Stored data
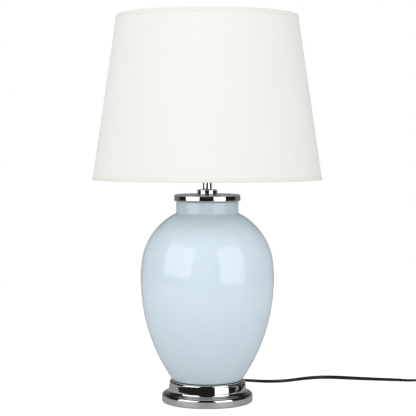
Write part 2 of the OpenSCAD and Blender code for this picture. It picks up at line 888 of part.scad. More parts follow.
module switch_screws() {
    color("silver") switch_posts(film + 0.1, film + 1.4, 2.3);
    color("silver") switch_posts(film + 0.1, film + switch_h - 5, 1.25);
}

module switch_contacts() {
    color("goldenrod") for (y = [-4, 4]) translate([switch_at[0] + 16, switch_at[1] + y - 1.5, 3])
        cube([switch_l - 32, 3, 0.8]);
}

// Plug: its body points away from the coil, with the pins along -Y
module plug_body() {
    front = plug_at[1] - plug_relief_l - plug_l;
    mid = film + plug_t / 2;
    color("black") union() {
        hull() for (x = [-plug_w / 2 + 5, plug_w / 2 - 5])
            translate([plug_at[0] + x, front, mid]) rotate([-90, 0, 0]) {
                translate([0, 0, 0.6]) cylinder(r = plug_t / 2, h = plug_l * 0.5, $fn = 32);
                cylinder(r = plug_t / 2 - 0.6, h = plug_l * 0.5, $fn = 32);
                translate([x > 0 ? -7 : 7, 0, 0]) cylinder(r = plug_t / 2 - 1, h = plug_l, $fn = 32);
            }
        hull() {
            translate([plug_at[0], front + plug_l - 1, mid]) rotate([-90, 0, 0])
                cylinder(r = 5, h = 1, $fn = 32);
            translate([plug_at[0], plug_at[1] - 0.5, mid]) rotate([-90, 0, 0])
                cylinder(r = 3.6, h = 0.5, $fn = 32);
        }
    }
}

module plug_sleeves() {
    front = plug_at[1] - plug_relief_l - plug_l;
    color("black") for (x = [-1, 1] * pin_spacing / 2)
        translate([plug_at[0] + x, front, film + plug_t / 2]) rotate([90, 0, 0]) difference() {
            cylinder(r = sleeve_r, h = sleeve_l);
            translate([0, 0, -1]) cylinder(r = core_r, h = sleeve_l + 2);
        }
}

module plug_pins() {
    front = plug_at[1] - plug_relief_l - plug_l;
    color("silver") for (x = [-1, 1] * pin_spacing / 2)
        translate([plug_at[0] + x, front, film + plug_t / 2]) rotate([90, 0, 0]) {
            cylinder(r = core_r, h = sleeve_l + 1);
            translate([0, 0, sleeve_l]) cylinder(r = pin_r, h = pin_l - sleeve_l - 1);
            translate([0, 0, pin_l - 1]) cylinder(r1 = pin_r, r2 = pin_r - 1, h = 1);
        }
}

felt_pad();
base_plate();
base_ballast();
base_shell();
seat_washer();
ceramic_jar();
neck_washer();
neck_cap();
stem_disc();
stem_tube();
threaded_rod();
rod_washer();
rod_nut();
flex_clamp();
clamp_screws();
strain_relief();
inner_flex();
live_core();
neutral_core();
holder_cap();
holder_body();
terminal_block();
terminal_screws();
thread_shell();
centre_contact();
shade_clamp_ring();
bulb_glass();
bulb_screw_cap();
bulb_insulator();
bulb_tip();
shade_fabric();
shade_lining();
shade_top_hem();
shade_low_hem();
shade_top_wire();
shade_low_wire();
shade_arms();
shade_carrier();
flex_run();
flex_link();
flex_coil();
flex_tail();
flex_tie();
switch_base();
switch_cover();
switch_rocker();
switch_screws();
switch_contacts();
plug_body();
plug_sleeves();
plug_pins();
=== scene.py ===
"""A table lamp: glazed ginger-jar body on a polished base, under a tapered fabric shade.

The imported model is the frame. Each operator builds one piece, or one group of like pieces, round it.
"""

import json
import math

import bmesh
import bpy
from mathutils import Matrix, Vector


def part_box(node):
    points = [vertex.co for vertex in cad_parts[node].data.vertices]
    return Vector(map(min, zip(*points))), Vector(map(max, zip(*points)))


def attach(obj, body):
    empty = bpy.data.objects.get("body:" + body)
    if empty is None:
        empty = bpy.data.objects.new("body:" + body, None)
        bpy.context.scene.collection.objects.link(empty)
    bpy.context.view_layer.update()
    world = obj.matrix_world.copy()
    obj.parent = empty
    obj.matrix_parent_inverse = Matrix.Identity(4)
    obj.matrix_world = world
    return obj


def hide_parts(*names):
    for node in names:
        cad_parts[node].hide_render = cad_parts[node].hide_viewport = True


bl_info = {
    "name": "Ginger-jar table lamp",
    "version": (1, 0, 0),
    "blender": (4, 5, 0),
    "location": "View3D > Sidebar > Lamp",
    "description": "Builds a table lamp with its shade, bulb, flex, switch and plug round its CAD frame",
    "category": "Object",
}

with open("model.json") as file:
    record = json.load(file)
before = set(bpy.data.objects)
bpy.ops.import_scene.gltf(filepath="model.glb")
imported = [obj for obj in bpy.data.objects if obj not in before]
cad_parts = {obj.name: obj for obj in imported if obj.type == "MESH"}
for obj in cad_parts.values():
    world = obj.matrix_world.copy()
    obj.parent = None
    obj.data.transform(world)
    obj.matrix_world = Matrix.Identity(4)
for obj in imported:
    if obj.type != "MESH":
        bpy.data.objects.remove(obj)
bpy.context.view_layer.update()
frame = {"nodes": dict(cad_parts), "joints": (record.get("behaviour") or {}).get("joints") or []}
MM = 0.001


# ---------------------------------------------------------------- settings


def size(label, text, millimetres):
    """A length property. It is given in millimetres, and Blender holds it in metres."""
    return bpy.props.FloatProperty(
        name=label, description=text, default=millimetres * MM, min=0, unit="LENGTH", precision=5)


def finish(label, text, value):
    """A property from 0 to 1, such as a roughness."""
    return bpy.props.FloatProperty(
        name=label, description=text, default=value, min=0, max=1, subtype="FACTOR")


def tint(label, text, code):
    """A colour property from its sRGB hex code."""
    return bpy.props.FloatVectorProperty(
        name=label, description=text, default=linear(code)[:3], min=0, max=1, subtype="COLOR")


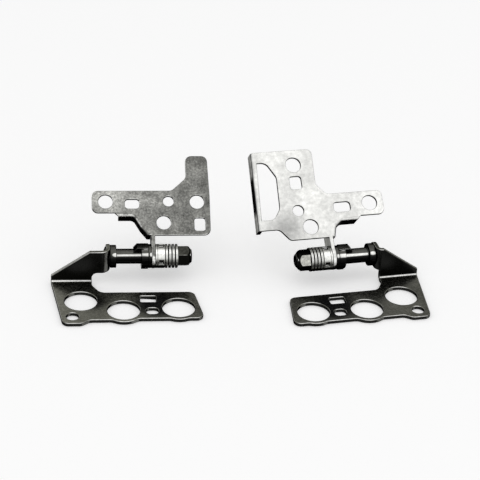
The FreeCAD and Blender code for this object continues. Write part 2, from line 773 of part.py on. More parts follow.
def right_screen_bracket():
    name = "right_screen_bracket"
    ear_x = dim("right_ear_out") - SCREEN_AT - dim("screen_out")
    arm_low = dim("right_arm_low")
    fold_level = arm_low - dim("fold_drop")
    fold_line = [
        (dim("right_fold_start") - dim("fold_drop"), fold_level),
        (-dim("right_fold_x"), fold_level),
        (-dim("right_fold_side"), dim("right_fold_side_high")),
        (-dim("right_fold_foot"), dim("plate_low")),
    ]
    tip_low = (dim("right_arm_tip"), arm_low)
    toe = (-dim("right_toe_x"), dim("plate_low"))
    foot = (-dim("right_foot_x"), dim("right_foot_low"))
    far_low = (-dim("right_far_low"), dim("right_foot_low"))
    far_top = (-dim("right_far_top"), dim("right_top"))
    near_top = (-dim("right_top_x"), dim("right_top"))
    shoulder = (-dim("right_shoulder_x"), dim("right_shoulder_high"))
    arm_end = (-dim("right_arm_end"), dim("right_arm_high"))
    tip_high = (dim("right_arm_tip"), dim("right_arm_high"))
    outline = [tip_low, (dim("right_fold_start"), arm_low), *fold_line, toe, foot, far_low, far_top,
               near_top, shoulder, arm_end, tip_high]
    body = screen_bracket(name, 1, outline, fold_line, ear_x)
    thick = dim("screen_sheet")
    bar = new_sketch(body, name + "_bar_outline", "XY_Plane", dim("face_ahead") - dim("right_bar_depth"))
    bar_foot = (far_low[0] - dim("right_bar_wide"), far_low[1])
    bar_top = (far_top[0] - dim("right_bar_wide"), far_top[1])
    draw_outline(bar, [bar_foot, far_low, far_top, bar_top])
    pad(body, bar, dim("right_bar_depth"), name + "_bar")
    doc.recompute()
    corners = [tip_low, toe, near_top, tip_high]
    round_edges(body, dim("screen_corner"), upright_edges(body.Shape, corners), name + "_corners")
    doc.recompute()
    inner = upright_edges(body.Shape, [foot, shoulder, arm_end])
    round_edges(body, dim("inner_corner"), inner, name + "_inner_corners")
    doc.recompute()
    bar_middle = Vector((bar_foot[0].number + bar_top[0].number) / 2,
                        (bar_foot[1].number + bar_top[1].number) / 2, DIMENSIONS["face_ahead"])
    round_edges(body, dim("right_bar_bend"), edges_through(body.Shape, [bar_middle]), name + "_bar_bend")
    holes = new_sketch(body, name + "_hole_outlines", "XY_Plane", dim("face_ahead") - dim("screen_sheet") * 2)
    screw = dim("right_screw_radius")
    draw_circle(holes, -dim("right_top_screw_x"), dim("right_top_screw_high"), screw)
    draw_circle(holes, -dim("right_pin_x"), dim("right_pin_high"), dim("right_pin_radius"))
    draw_circle(holes, -dim("right_low_screw_x"), dim("right_low_screw_high"), screw)
    draw_circle(holes, dim("right_arm_screw_x"), dim("right_arm_screw_high"), screw)
    draw_slot(holes, -dim("right_arm_slot_x"), dim("right_arm_slot_high"), dim("right_arm_slot_long"),
              dim("right_arm_slot_wide"), dim("right_arm_slot_wide") * 0.35)
    draw_slot(holes, -dim("right_top_slot_x"), dim("right_top_slot_high"), dim("right_top_slot_wide"),
              dim("right_top_slot_long"), dim("right_top_slot_wide") * 0.25)
    cut_through(body, holes, name + "_holes")

    window = new_sketch(body, name + "_window_outline", "XY_Plane", dim("face_ahead") - thick * 2)
    near = -dim("right_window_near")
    slope = dim("right_window_shoulder")
    lip = dim("right_window_lip")
    high_corner = (near - slope * 0.55, dim("right_window_high"))
    low_corner = (near - slope * 0.55, dim("right_window_low"))
    high_bend = (near, dim("right_window_high") - slope)
    low_bend = (near - dim("right_window_lean"), dim("right_window_low") + slope * 0.7)
    draw_outline(window, [(far_low[0] + lip, low_corner[1]), low_corner, low_bend, high_bend, high_corner,
                          (far_top[0] + lip, high_corner[1])])
    cut_through(body, window, name + "_window")
    doc.recompute()
    rounds = upright_edges(body.Shape, [low_corner, low_bend, high_bend, high_corner])
    round_edges(body, dim("right_window_round"), rounds, name + "_window_rounds")
    return body


def place(body, hinge, local):
    body.Placement = hinge.multiply(local)


def build_hinge(prefix, side, hinge, screen):
    """One hinge: its base bracket, the loaded shaft and the bracket that turns on it."""
    shaft_y = dim("wall_front") + dim("shaft_back")
    shaft_z = dim("sheet") + dim("shaft_height")
    ear_out = dim(prefix + "_ear_out")
    base = base_bracket(prefix + "_base_bracket", side, ear_out, dim(prefix + "_ear_bend"), dim(prefix + "_wall_neck"))
    place(base, hinge, Placement())
    along = 180 if side > 0 else 0
    shaft_seat = Placement(Vector(ear_out.number * side, shaft_y.number, shaft_z.number),
                           Rotation(Vector(0, 0, 1), along))
    loaded = [
        pivot_shaft(prefix + "_pivot_shaft"),
        stop_plate(prefix + "_stop_plate"),
        plain_washer(prefix + "_wear_washer", WEAR_AT, dim("wear_thick")),
        plain_washer(prefix + "_friction_washer", FRICTION_AT, dim("friction_thick")),
        cam_washer(prefix + "_cam_washer"),
    ]
    for position in range(SPRING_COUNT):
        loaded.append(disc_spring(f"{prefix}_disc_spring_{position + 1}", position))
    for body in loaded:
        place(body, hinge, shaft_seat)
    nut_turn = Rotation(Vector(1, 0, 0), DIMENSIONS[prefix + "_nut_turn"])
    place(lock_nut(prefix + "_lock_nut"), hinge, shaft_seat.multiply(Placement(Vector(0, 0, 0), nut_turn)))
    lean = Rotation(Vector(1, 0, 0), DIMENSIONS["screen_lean"])
    screen_x = dim("screen_out") * side
    place(screen(), hinge, Placement(Vector(screen_x.number, shaft_y.number, shaft_z.number), lean))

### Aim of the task
Collect each line containing the string "update".

### Answer
    bpy.context.view_layer.update()
bpy.context.view_layer.update()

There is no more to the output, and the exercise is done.